School Visit Schedule:

* Ask for your school visit schedule as soon as they can give you one, so you can plan. You need to know:
How much time do you have for each presentation?  30 minutes?  An hour?
The ages of each group so you can modify your presentation to be age-appropriate.
When to be in your assigned area for signing books with pens, bookmarks, etc., 
(Again, make sure you know when you will do this. During lunch break? After the last presentation?)
* Keep accurate records (copies of everything) for the IRS: the total for the entire school visit, i.e., amount you received for the actual day, or days, of presentations, number of books sold and the dollar amount, any expenses incurred (gas, mileage, plane ticket, room, food, etc.) that were not already paid to you, or for you, by the school.

* After you get home, be sure and send a "Thank You" note to your contact at the school. You never know whether that might make the difference in them having you back another time.

Working With Schools so They Can Afford You:

I have a print-out that I always put in my school visit packet about ways to help a school pay for my author school visit.  Here it is:

"There are Ways to Get Me to Your School for Less"

1. Split the cost of a plane ticket, lodging, and meals with other local schools in your town. I'll spend one day in 'School A', one day in 'School B', one day in 'School C', etc.

2. Arrange to have me come to your school when I'm already going to be in your area and save the cost of a plane ticket, or a charge per mile to drive.

3. Have a school raffle and sell tickets for chances to win a copy of each of my three books, before my visit. I'll even donate the books for your raffle.

4. Arrange for a fun place in your area for me to bring my partner on a mini vacation: a cabin in the mountains, an apartment on the beach, a cute little Bed & Breakfast, etc. You arrange for accommodations for a few days, I'll spend a day at your school for free.

5. Have me come during the time you're having interesting people come. I love meeting other writers or illustrators and I just might lower my price for the chance to get to share ideas with someone new.

6. You're a friend, or relative and I'm going to be in your area for some reason.

7. Arrange to hold a contest: "Dinner with the Author Night". Open it up to the whole town, advertise in the local papers and radio, sell chances for $5.00 each. The winning family will have dinner with the author, the school will more than make the cost of the school visit, and everyone wins. I will even donate copies of my three books as a gift for the winning family.

You may laugh, but I've experienced almost everything on that list.  The ideas work, trust me.

I think that covers just about everything.  If you think of any other questions that I haven't addressed here, please feel free to email me.
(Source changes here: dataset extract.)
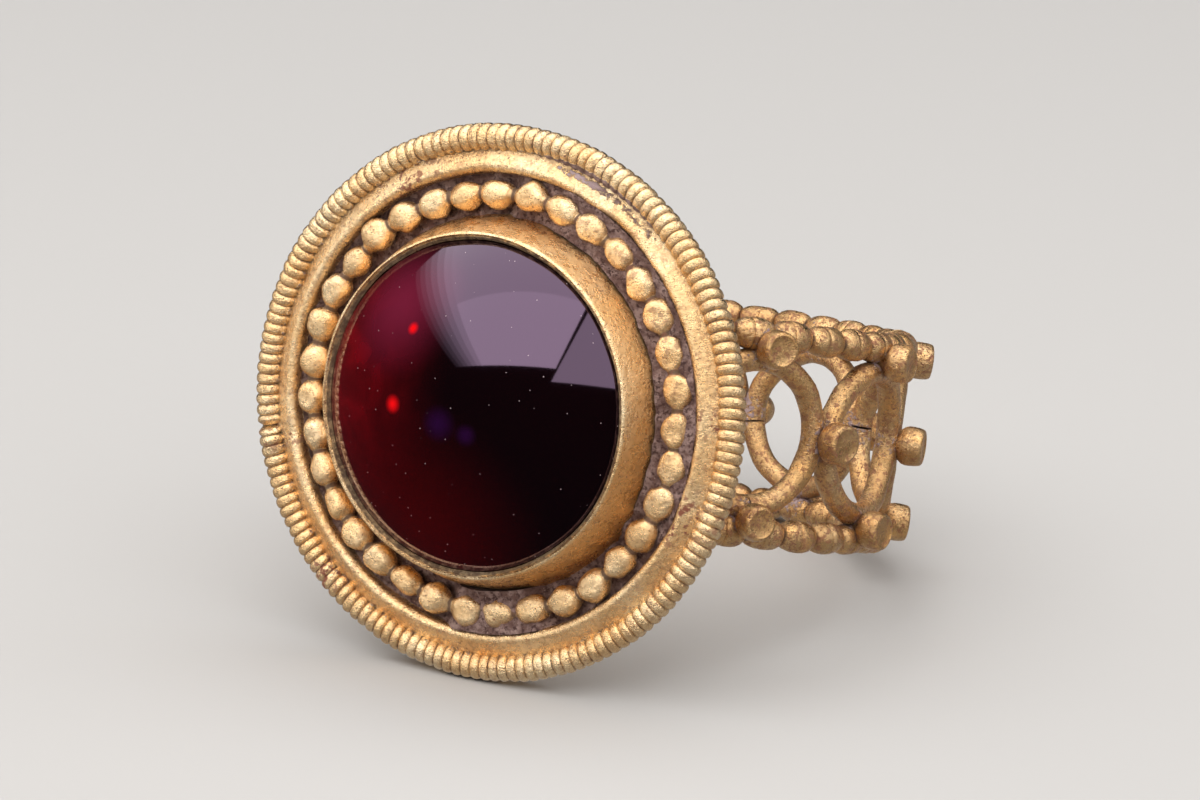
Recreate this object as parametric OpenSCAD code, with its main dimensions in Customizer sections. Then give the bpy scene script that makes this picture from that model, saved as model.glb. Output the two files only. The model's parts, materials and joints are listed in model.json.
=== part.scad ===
// Cabochon finger ring: a round domed stone in a smooth collar, ringed by a bead wire, a plain wire and
// a ridged border wire, on an openwork hoop of wire circles between two beaded edge wires.
// The ring lies on its side: it rests on the border's lowest ridge and on the back of the hoop's lower edge.

/* [Finger hole] */
// Clear diameter of the finger hole, measured between the plain wires of the circles
finger_d = 19.2; // [16:0.2:22]
// Width of the openwork band, over both beaded edge wires
band_w = 8.6; // [7:0.1:10]
// How far the hoop leans off square to the bezel, in degrees
hoop_lean = 5; // [0:0.5:8]
// How far the hoop's middle lies below the bezel's middle
hoop_drop = 0.75; // [0:0.05:1.2]

/* [Stone] */
// Diameter of the stone at the collar's rim
stone_d = 12.1; // [9:0.1:13]
// Height of the dome above the collar's rim
dome_h = 2.7; // [1.2:0.1:4]
// Clearance between the stone and the metal that holds it
stone_gap = 0.05; // [0.02:0.01:0.1]

/* [Collar] */
// Height of the collar above the base plate
collar_h = 2.1; // [1.4:0.05:3]
// Thickness of the collar's wall
collar_wall = 0.3; // [0.25:0.05:0.5]
// How far the collar's foot spreads outside its rim
collar_spread = 0.65; // [0.3:0.05:1.2]

/* [Channel and border] */
// Thickness of the base plate
plate_t = 0.6; // [0.4:0.05:1.2]
// Width of the channel between the collar's foot and the plain wire
channel_w = 1.4; // [1.1:0.05:2]
// Number of beads in the channel
channel_beads = 35; // [24:1:44]
// Diameter of a bead in the channel
channel_bead_d = 1.08; // [0.8:0.02:1.3]
// Diameter of the plain wire that walls the channel
plain_wire_d = 0.6; // [0.4:0.05:0.9]
// Width of the flat land between the plain wire and the border wire
land_w = 0.24; // [0.1:0.02:0.6]
// Diameter of the ridged border wire, over its ridges
border_wire_d = 1.05; // [0.8:0.05:1.4]
// Height of the border wire's middle above the plate's face
border_lift = 0.3; // [0.2:0.05:0.5]
// Number of ridges on the border wire
border_ridges = 157; // [100:1:180]
// Depth of the grooves between the ridges
ridge_depth = 0.11; // [0.05:0.01:0.18]

/* [Openwork] */
// Diameter of the plain round wire that the circles are bent from
circle_wire_d = 0.85; // [0.6:0.05:1.1]
// Diameter of a bead on the two edge wires
edge_bead_d = 1.24; // [0.9:0.02:1.5]
// Length of an edge bead along its wire
edge_bead_pitch = 1.62; // [1.3:0.02:2.2]
// Diameter of a pellet where wires meet
pellet_d = 1.55; // [1.2:0.05:1.9]
// Height of a pellet's worn face above the middle of the wires
pellet_h = 1.45; // [1.1:0.05:1.8]

/* [Hidden] */

// Facets
wheel_sides = 60;
ridge_sides = 6;
bead_sides = 10;
wire_sides = 6;
circle_steps = 16;
// Circles and pellets are turned by this share of a facet, so that their corners miss the corners of the wires
corner_shift = 0.25;

// Joints: how deep soldered wires run into each other, and the gap left between separate pieces
solder_bite = 0.12;
piece_gap = 0.05;
sliver = 0.01;

// Bezel, outwards from the stone, with the base plate's front face at height 0
rim_r = stone_d / 2 + stone_gap + collar_wall;
foot_r = rim_r + collar_spread;
bead_ring_r = foot_r + channel_w / 2;
plain_wire_r = foot_r + channel_w + plain_wire_d / 2;
border_r = plain_wire_r + plain_wire_d / 2 + land_w + border_wire_d / 2;
plain_wire_z = border_lift + (border_wire_d - plain_wire_d) / 4;
land_z = plain_wire_z - plain_wire_d / 2 + solder_bite / 2;
rim_round = collar_wall / 2;
girdle_z = collar_h - rim_round;
dome_r = (pow(stone_d / 2, 2) + pow(dome_h, 2)) / (2 * dome_h);
dome_centre_z = girdle_z + dome_h - dome_r;
channel_bead_z = channel_bead_d / 2 - solder_bite / 2;

// Shape of a bead: its neck as a share of its diameter, and its belly as a share of its pitch
neck_share = 0.5;
edge_neck_share = 0.66;
belly_share = 0.4;
ALONG = 0;
SWELL = 1;
function bead_rows(neck) = [[0, neck], [0.5 - belly_share / 2, 1], [0.5 + belly_share / 2, 1]];

// Shape of a pellet: its worn face, the slope below the face, and its straight belly
pellet_face_d = 0.7 * pellet_d;
pellet_shoulder = pellet_d / 3;
pellet_belly = pellet_d / 4;

// Hoop, with its middle on the finger's axis
hoop_r = finger_d / 2 + circle_wire_d / 2;
edge_y = band_w / 2 - edge_bead_d / 2;
circle_y = edge_y - edge_bead_d / 2 - circle_wire_d / 2 + solder_bite;
circles_round = 2 * round(PI * hoop_r / (2 * circle_y + circle_wire_d));
circle_turn = 360 / circles_round;
circle_arc = PI * hoop_r / circles_round - circle_wire_d / 2 + solder_bite / 2;
edge_beads = round(2 * PI * hoop_r / edge_bead_pitch);
pellet_y = (circle_y + edge_y) / 2;
// The hoop's top is flattened where it meets the back of the plate, and the necks of its nearer edge wire
// keep this thickness under the plate, so that they still join their beads
neck_left = 2 * solder_bite;
hoop_z = -plate_t - piece_gap + edge_neck_share * edge_bead_d / 2 - neck_left
       - hoop_r * cos(hoop_lean) - edge_y * sin(hoop_lean);
// Circles stay clear of the plate: the first one starts this many circles from the top
circles_hidden = ceil(acos(min(1, (-hoop_z - plate_t - circle_wire_d) / hoop_r)) / circle_turn);

// Rest pose: the border touches the floor at this angle round the bezel, with the crest of a ridge
border_rest_angle = 270;
// The two round edges that touch the floor, as [y, z] in the bezel's own frame
front_rest = [-border_r, border_lift];
back_rest = [-hoop_drop - hoop_r * sin(hoop_lean) - edge_y * cos(hoop_lean),
             hoop_z - hoop_r * cos(hoop_lean) + edge_y * sin(hoop_lean)];
rest_span = norm(back_rest - front_rest);
rest_tilt = atan2(back_rest[0] - front_rest[0], front_rest[1] - back_rest[1])
          - asin((edge_bead_d - border_wire_d) / 2 / rest_span);
rest_z = border_wire_d / 2 - front_rest[0] * cos(rest_tilt) - front_rest[1] * sin(rest_tilt);
// The origin is below the middle, from the dome's front to the face of the pellet that reaches furthest back
back_lean = hoop_lean + rest_tilt;
function pellet_reach(angle, y) = let (facing = cos(angle) * cos(back_lean))
    (pellet_h + hoop_r) * facing + y * sin(back_lean) + pellet_face_d / 2 * sqrt(1 - facing * facing);
front_reach = dome_r + dome_centre_z * cos(rest_tilt);
back_reach = max(pellet_reach(0, 0), pellet_reach(circle_turn / 2, pellet_y))
           - hoop_z * cos(rest_tilt) - hoop_drop * sin(rest_tilt);
rest_y = (front_reach - back_reach) / 2;

// Lays what is drawn in the bezel's frame (stone along +Z) on its side, stone towards -Y
module at_rest() {
    translate([0, rest_y, rest_z]) rotate([90 - rest_tilt, 0, 0]) children();
}

// Closed tube through rings of points; a station is [centre, outward, across, radius]
module tube_loop(stations, sides) {
    n = len(stations);
    turn = 360 / sides;
    points = [for (s = stations) for (k = [0 : sides - 1])
        s[0] + s[3] * (cos(k * turn) * s[1] + sin(k * turn) * s[2])];
    faces = [for (i = [0 : n - 1]) for (k = [0 : sides - 1])
        let (a = i * sides, b = (i + 1) % n * sides, j = (k + 1) % sides)
        each [[a + k, a + j, b + j], [a + k, b + j, b + k]]];
    polyhedron(points, faces);
}

// Where a tube lies on a ring round Z at an angle
function ring_station(angle, ring_r, z, r) =
    [[ring_r * cos(angle), ring_r * sin(angle), z], [cos(angle), sin(angle), 0], [0, 0, 1], r];

// A point of the hoop's own frame: angle from the back round to the top, place across the band, radius
function hoop_point(angle, y, r) = [r * sin(angle), y, -r * cos(angle)];
function hoop_out(angle) = hoop_point(angle, 0, 1);
function hoop_along(angle) = [cos(angle), 0, sin(angle)];

// The garnet: tapered sides that follow the collar, and a dome above the rim
module stone() {
    side_r = rim_r - collar_wall - stone_gap;
    foot_side_r = side_r + collar_spread * (1 - stone_gap / collar_h);
    color("darkred") at_rest() {
        translate([0, 0, stone_gap])
            cylinder(r1 = foot_side_r, r2 = side_r, h = girdle_z - stone_gap, $fn = wheel_sides);
        intersection() {
            translate([0, 0, dome_centre_z]) sphere(r = dome_r, $fn = wheel_sides);
            translate([0, 0, girdle_z - sliver]) cylinder(d = stone_d, h = 2 * dome_h, $fn = wheel_sides);
        }
    }
}

// Base plate with its raised land under the wires
module base_plate() {
    rotate_extrude($fn = wheel_sides) polygon([
        [0, -plate_t],
        [border_r, -plate_t],
        [border_r, land_z],
        [plain_wire_r, land_z],
        [plain_wire_r, 0],
        [0, 0],
    ]);
}

// Smooth collar, leaning in from its foot to a rounded rim
module collar() {
    rotate_extrude($fn = wheel_sides) polygon([
        [foot_r - collar_wall, -sliver],
        [foot_r, -sliver],
        [rim_r, collar_h - rim_round],
        [rim_r - rim_round / 2, collar_h],
        [rim_r - collar_wall, collar_h],
        [rim_r - collar_wall, collar_h - rim_round],
    ]);
}

// Beaded wire of the channel
module bead_wire() {
    turn = 360 / channel_beads;
    tube_loop([for (i = [0 : channel_beads - 1]) for (row = bead_rows(neck_share))
        ring_station((i + row[ALONG]) * turn, bead_ring_r, channel_bead_z, channel_bead_d / 2 * row[SWELL])],
        bead_sides);
}

module plain_wire() {
    rotate_extrude($fn = wheel_sides) translate([plain_wire_r, plain_wire_z])
        circle(d = plain_wire_d, $fn = wheel_sides);
}

// Border wire with its ridges: a crest, then a groove
module border_wire() {
    steps = 2 * border_ridges;
    tube_loop([for (i = [0 : steps - 1])
        let (angle = border_rest_angle + i * 360 / steps)
        ring_station(angle, border_r, border_lift, border_wire_d / 2 - (i % 2) * ridge_depth)],
        ridge_sides);
}

// Everything that is soldered round the stone
module setting() {
    color("goldenrod") at_rest() {
        base_plate();
        collar();
        bead_wire();
        plain_wire();
        border_wire();
    }
}

// Beaded wire along one edge of the band
module edge_wire(side) {
    turn = 360 / edge_beads;
    tube_loop([for (i = [0 : edge_beads - 1]) for (row = bead_rows(edge_neck_share))
        let (angle = (i + row[ALONG]) * turn)
        [hoop_point(angle, side * edge_y, hoop_r), hoop_out(angle), [0, -1, 0], edge_bead_d / 2 * row[SWELL]]],
        bead_sides);
}

// Circle of plain wire bent to the hoop, with its middle at an angle from the back
module wire_circle(middle) {
    arc_turn = circle_arc / hoop_r * 180 / PI;
    tube_loop([for (i = [0 : circle_steps - 1])
        let (
            t = (i + corner_shift) * 360 / circle_steps,
            angle = middle + arc_turn * cos(t),
            way = -circle_arc * sin(t) * hoop_along(angle) + [0, circle_y * cos(t), 0],
            out = hoop_out(angle)
        )
        [hoop_point(angle, circle_y * sin(t), hoop_r), out, cross(out, way) / norm(way), circle_wire_d / 2]],
        wire_sides);
}

// Pellet with a worn flat face, over a joint of the wires
module pellet(angle, y) {
    belly_z = pellet_h - pellet_shoulder - pellet_belly;
    turn = corner_shift * 360 / bead_sides;
    translate([0, y, 0]) rotate([0, 180 - angle, 0]) translate([0, 0, hoop_r]) rotate(turn) hull() {
        cylinder(d = pellet_face_d, h = pellet_h, $fn = bead_sides);
        translate([0, 0, belly_z]) cylinder(d = pellet_d, h = pellet_belly, $fn = bead_sides);
    }
}

// Everything that is soldered round the finger, cut flat where the base plate sits on it
module hoop() {
    last = circles_round / 2 - circles_hidden;
    color("goldenrod") at_rest() difference() {
        translate([0, -hoop_drop, hoop_z]) rotate([-hoop_lean, 0, 0]) {
            for (side = [-1, 1]) edge_wire(side);
            for (k = [0 : last - 1]) for (side = [-1, 1]) {
                middle = side * (k + 0.5) * circle_turn;
                wire_circle(middle);
                for (row = [-1, 1]) pellet(middle, row * pellet_y);
            }
            for (k = [1 - last : last - 1]) pellet(k * circle_turn, 0);
        }
        translate([0, 0, border_r - plate_t - piece_gap]) cube(2 * border_r, center = true);
    }
}

stone();
setting();
hoop();
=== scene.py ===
# %% [markdown]
# # A gold ring with a garnet cabochon
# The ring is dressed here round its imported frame. Each piece is made the way a goldsmith makes it: wires are
# beaded and laid out straight on the bench, then bent round, soldered on and worn by use. The bench works in
# millimetres, stone side up; a finished piece is then laid on its side in metres, where the frame has it.

# %% Load the frame
import json
import math
import random
from contextlib import contextmanager

import bpy
from mathutils import Matrix, Vector, noise

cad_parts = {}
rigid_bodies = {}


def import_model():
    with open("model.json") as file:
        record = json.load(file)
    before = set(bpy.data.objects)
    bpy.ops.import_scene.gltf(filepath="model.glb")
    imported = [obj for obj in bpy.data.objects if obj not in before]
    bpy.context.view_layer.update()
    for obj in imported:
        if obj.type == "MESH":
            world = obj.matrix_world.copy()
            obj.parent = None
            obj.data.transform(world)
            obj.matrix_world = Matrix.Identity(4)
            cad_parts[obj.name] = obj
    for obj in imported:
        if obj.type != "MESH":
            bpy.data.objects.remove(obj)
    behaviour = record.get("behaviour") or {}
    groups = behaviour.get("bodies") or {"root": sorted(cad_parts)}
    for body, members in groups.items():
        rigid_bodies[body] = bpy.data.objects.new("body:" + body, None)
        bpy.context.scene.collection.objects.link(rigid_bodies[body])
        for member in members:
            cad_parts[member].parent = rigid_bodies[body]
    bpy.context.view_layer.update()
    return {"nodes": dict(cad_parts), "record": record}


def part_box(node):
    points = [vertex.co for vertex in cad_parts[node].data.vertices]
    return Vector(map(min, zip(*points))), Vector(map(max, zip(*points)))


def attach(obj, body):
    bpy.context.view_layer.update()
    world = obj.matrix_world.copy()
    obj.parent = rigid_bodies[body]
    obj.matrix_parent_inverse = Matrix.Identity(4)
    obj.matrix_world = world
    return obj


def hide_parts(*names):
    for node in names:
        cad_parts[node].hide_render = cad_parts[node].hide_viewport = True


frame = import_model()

print("frame nodes:", sorted(frame["nodes"]))

# %% [markdown]
# ## Sizes
# These are the sizes of the solids, in millimetres, so that every dressed piece lies where its solid lies.
# Height 0 is the front face of the base plate, and the stone rises above it.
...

I'm always happy to help in any way I can. 

I hope you have a great school visit!

Also See:
How to Have Successful Book Signings

“A writer soon learns that easy to read is hard to write.” ~CJ Heck


Adrian Dingle said...


Some great advice and ideas here, thanks! A couple of questions;

1. Whilst I know that circumstances will vary, what are typical fees that you might charge for an appearance? What do schools generally find acceptable?

2. What have you found to be the single best strategy to obtain invitations?


CJ Heck said...

Hello Adrian,

You're welcome. Thank you for visiting CJ's Writer Thoughts. You've posed some interesting questions.

1. Your Daily Fee (your fee for the day at the school, including all presentations) is typically based on your experience. How many school visits have you done in the past and do you have references from those past school visits?

As to what schools find "acceptable", always work with the school, if you can, about the Daily Fee. The blog post covered several ways you can work with the school to help them afford your visit.

My first year, I charged $250 for the day (this included 4 or 5 presentations) and then I increased it for year two. I had 15 school visits and references by then.

Other fees you might have to charge would be:
Gas, (or a set charge of say, $.50/per mile), and any tolls, if you had to drive to the school.

If you fly, the school pays for the ticket, lodging, meals, and transportation to and from the airport to your hotel/motel/B&B and to and from the school, plus the shipment of (pre-ordered) books to the school, unless the school works out something with your publisher.

If you will be doing several elementary schools in the same town you are flying to, all of those costs are usually split among the different schools.

Lunch during the school visit day is usually handled by the school. Rarely are you on your own for lunch, if ever.

I have been the honored guest at a catered luncheon; I've eaten with the teachers in the teacher's lounge in a Q&A setting; I've eaten in a cafeteria with teachers and the students.

2. My favorite ways to obtain author school visit invites are already covered in the blog post; however, I will say that my favorite way -- and the one that brings the best results -- is also the most expensive, but the results outweigh the cost in my opinion.

This would be the "school packet" I mentioned. By the time you include everything, even one of your books, it can be expensive to mail, especially if you are targeting a town with six to ten elementary schools and you want to spend a day at each one.

I hope this helps, Adrian!
Thank you again.

J.C. RICE said...

Thank you for the nuts and bolts advice. I'm teacher of nearly twenty years so luckily my first school assemblies will be at my own school then hopefully at other schools in my district.

Since my first three books will be self-published I plan to start conservatively. I plan on doing assemblies for "free" as long as the school buys, say, $300 of my books. That way I'm selling books, getting my names out there, and that way the school will be motivated to sell my books so the assembly will then end up being free for them.

What do you think of that strategy?

Anyway, thank for taking the time to break down the packet you send and how you go about making contact. Although here in cash deprived California we don't have author visits. Well, we've had one in eighteen years because I made it happen.